Section 739 read as follows: ‘Where by virtue or in consequence of any such transfer, either alone or in conjunction with associated operations, such an individual has, within the meaning of this section, power to enjoy, whether forthwith or in the future, any income of a person resident or domiciled outside the United Kingdom which, if it were income of that individual received by him in the United Kingdom, would be chargeable to income tax by deduction or otherwise, that income shall, whether it would or would not have been chargeable to income tax apart from the provisions of this section, be deemed to be income of that individual for all purposes of the Income Tax Acts.’

At the trial HMRC ran its case on the basis that the conspirators (for that is how they were described by the prosecution) had attempted to cheat HMRC of corporation tax due from the three Jersey companies. These companies, it was said, were liable to UK corporation tax because they were resident in the UK. They were resident in the UK because the management and control of their respective businesses took place in the UK.

In fact, this claim was based on another section of the same Act, so HMRC could either tax the individual concerned (C) as if the offshore entity’s income was his or, as it did in this case, claim that the companies in question were liable to UK corporation tax. There was actually no mention at the original trial of s739 of the 1988 Act. This point emerged only in the Court of Appeal.

The questions for the jury were therefore:

  • Who actually provided the mind and management of the companies?
  • Who owned them?

It emerged that as a result of former business connections in the aeronautics industry, C was asked to enter more, similar deals, with a view to making substantial profits. The eventual verdict was that although D signed the contracts and the cheques and held board meetings (with himself) in Jersey, and the name of C appeared only in relation to his role as ‘Consultant’, D had no direct knowledge of the aeronautics industry and could not possibly have sought out and negotiated the terms of the arrangements. It was C, the UK resident, who pulled D’s strings, and therefore the companies were, for tax purposes, resident in the UK.

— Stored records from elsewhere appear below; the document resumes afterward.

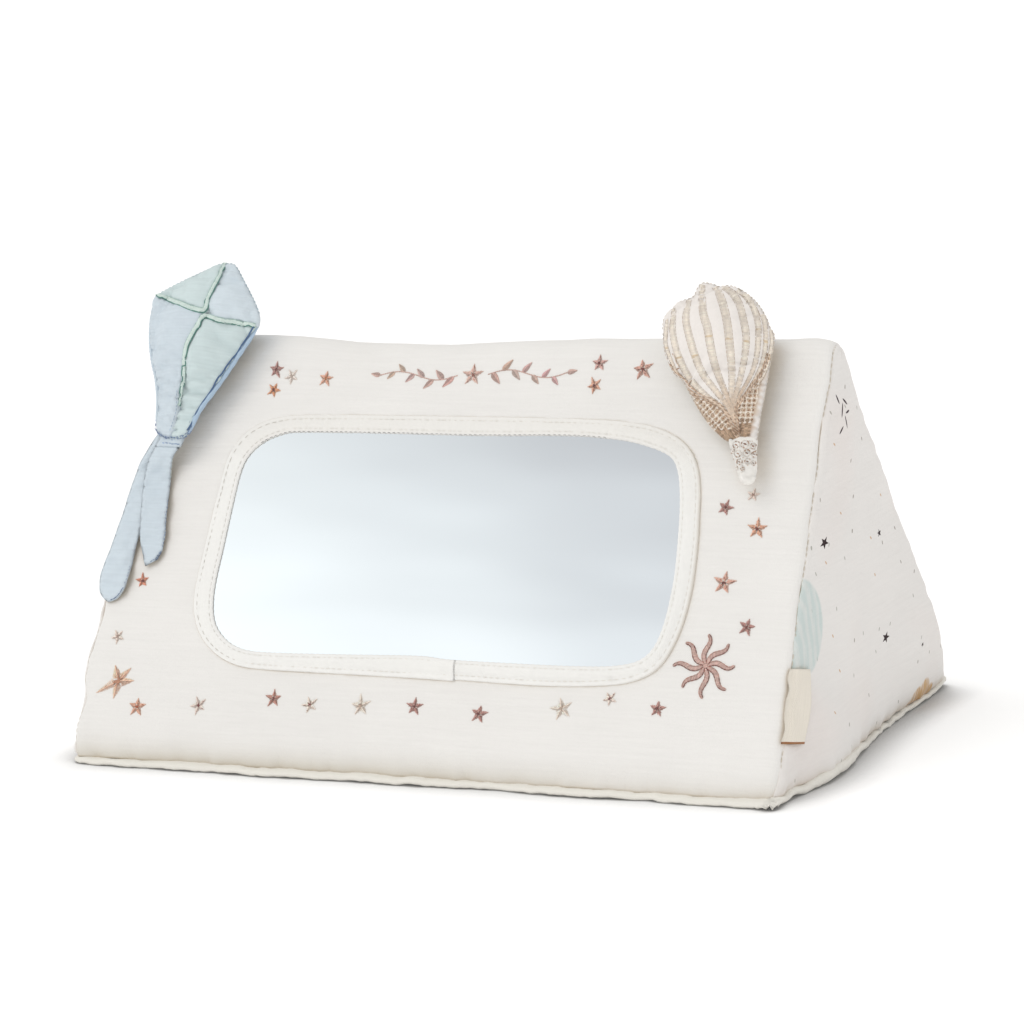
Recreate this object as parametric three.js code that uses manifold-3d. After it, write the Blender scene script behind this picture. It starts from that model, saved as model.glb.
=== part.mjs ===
// A soft padded triangular floor mirror toy for a baby lying on its front.
// Millimetres. +X right, +Y back, +Z up. The origin is the centre of the base panel's underside.
// A wedge of foam stands on a padded base panel. The front panel carries a mirror window held by a
// sewn tape ring; a stuffed kite with two ribbon tails and a stuffed balloon hang from short tapes
// sewn into the ridge seam; a folded loop label is sewn into the front seam of the right end.
import * as THREE from "three";
import { mergeVertices } from "three/addons/utils/BufferGeometryUtils.js";
import Module from "manifold-3d";

// ---- driving dimensions ----
const WIDTH = 340; // along X
const DEPTH = 214.6; // base, front to back
const FRONT_ANGLE = 62.4; // degrees above the floor
const BACK_ANGLE = 58.1;
const RIDGE_R = 10; // outside radius of the ridge
const COVER_T = 1.5; // sewn cotton cover
const WAD_T = 6.7; // wadding
const GAP = 0.3; // between touching pieces
const SEAM_PHI = 70; // where the ridge seam runs, degrees round the ridge circle from +Y
const HINGE_R = 11; // from the ridge circle's centre to the straps' hinge line
const TOY_BACK = 1.0; // how far the stuffed toys hang clear of the front cover
const MIRROR = { x: 0.6, s: 106.4, w: 233, h: 113.6, r: 27 }; // sheet
const WINDOW = { w: 221, h: 101.6, r: 21 };
const BINDING = { w: 242, h: 119, r: 31 };

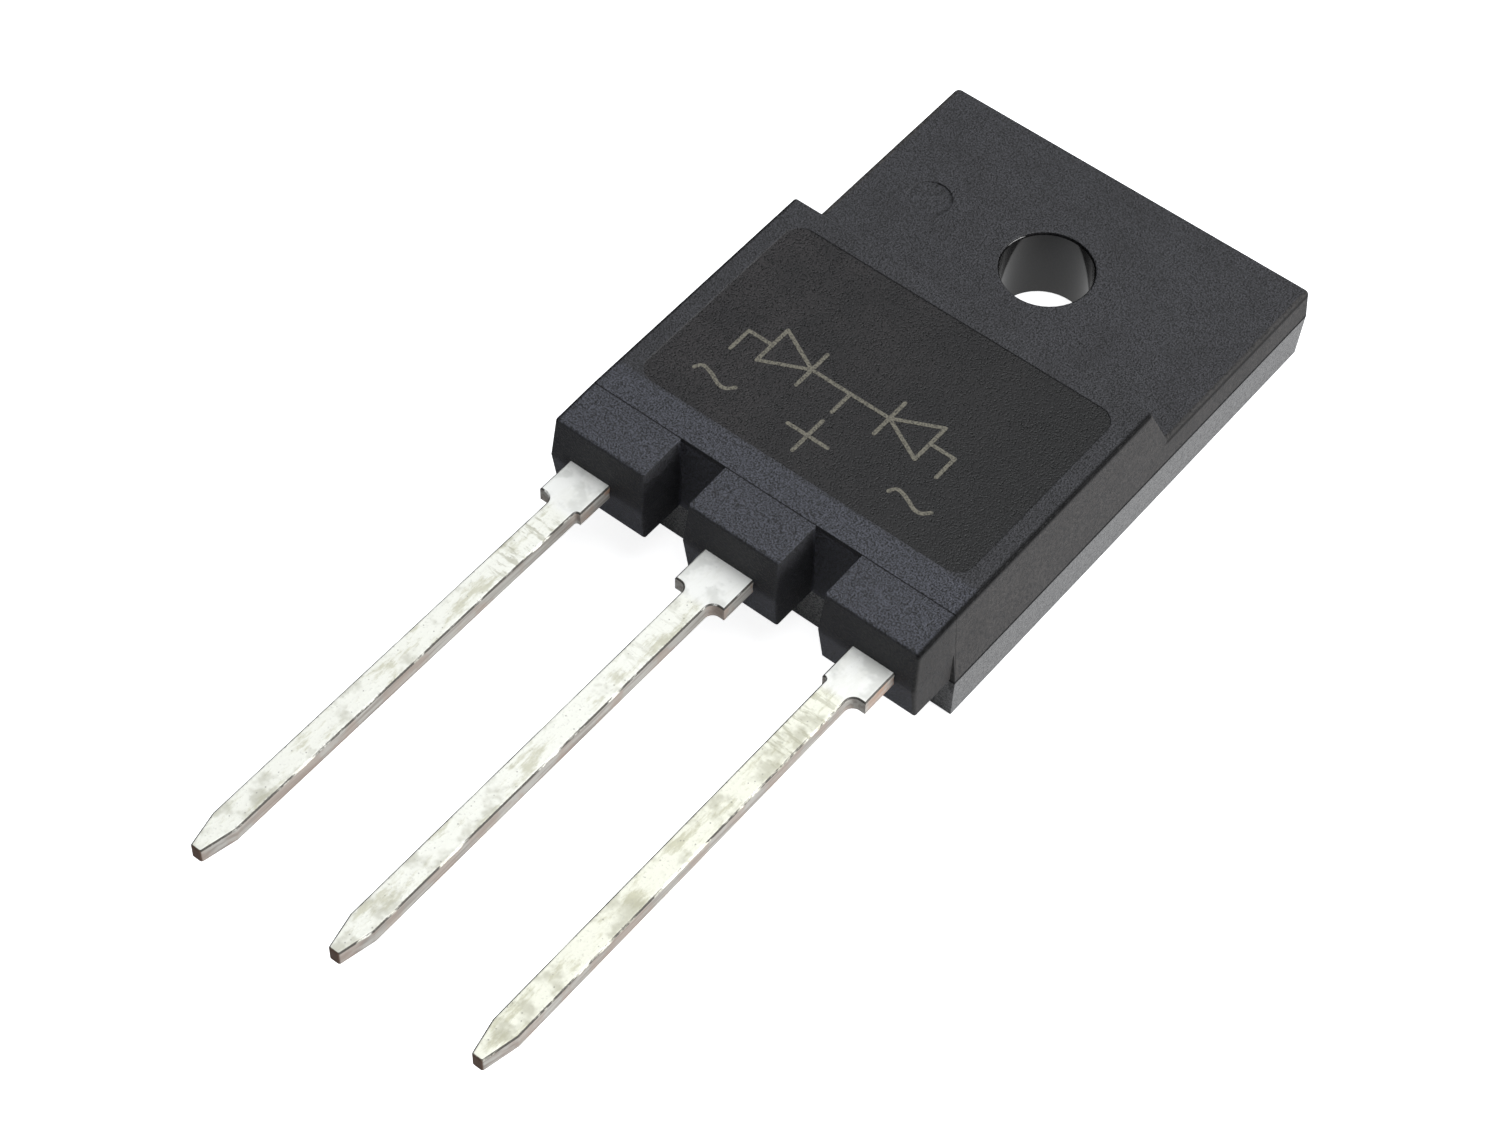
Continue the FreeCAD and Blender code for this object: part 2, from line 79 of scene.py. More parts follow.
camera_data = bpy.data.cameras.new("camera")
camera_data.lens = LENS
camera_data.sensor_width = SENSOR
camera_data.clip_start = NEAREST_SEEN * MM
camera_data.clip_end = FARTHEST_SEEN * MM
camera = bpy.data.objects.new("camera", camera_data)
bpy.context.scene.collection.objects.link(camera)
camera.location = CAMERA_AT
camera.rotation_mode = "QUATERNION"
camera.rotation_quaternion = (
    (CAMERA_AIM - CAMERA_AT).to_track_quat("-Z", "Y")
    @ Quaternion((0, 0, 1), CAMERA_ROLL))
bpy.context.scene.camera = camera


# A short way to write node trees

MIX_FACTOR = 0
MIX_COLOUR_A = 6
MIX_COLOUR_B = 7
MIX_RESULT = 2
BEVEL_SAMPLES = 6
NOISE_MIDDLE = 0.5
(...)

D also insisted under oath that the companies in question were owned not by C but by two offshore trusts, the sole beneficiaries of which were respectively the Red Cross and Oxfam. This final act of perjury (leaving aside the conviction for cheating HMRC) ensured an abrupt end not only to D’s professional life in Jersey, but also to his liberty.

What lessons can we learn from this? Well, HMRC has become more aggressive and successful since those days. Additionally, and only recently, we have seen the Royal Court of Jersey allow the extradition of a local accountant to Australia to face criminal charges in similar circumstances. He too is now serving a long sentence.

But there is nothing new under the sun. The Romans had a phrase for it: legum servi sumus ut liberi esse possimus (we are slaves of the law so that we may be able to be free).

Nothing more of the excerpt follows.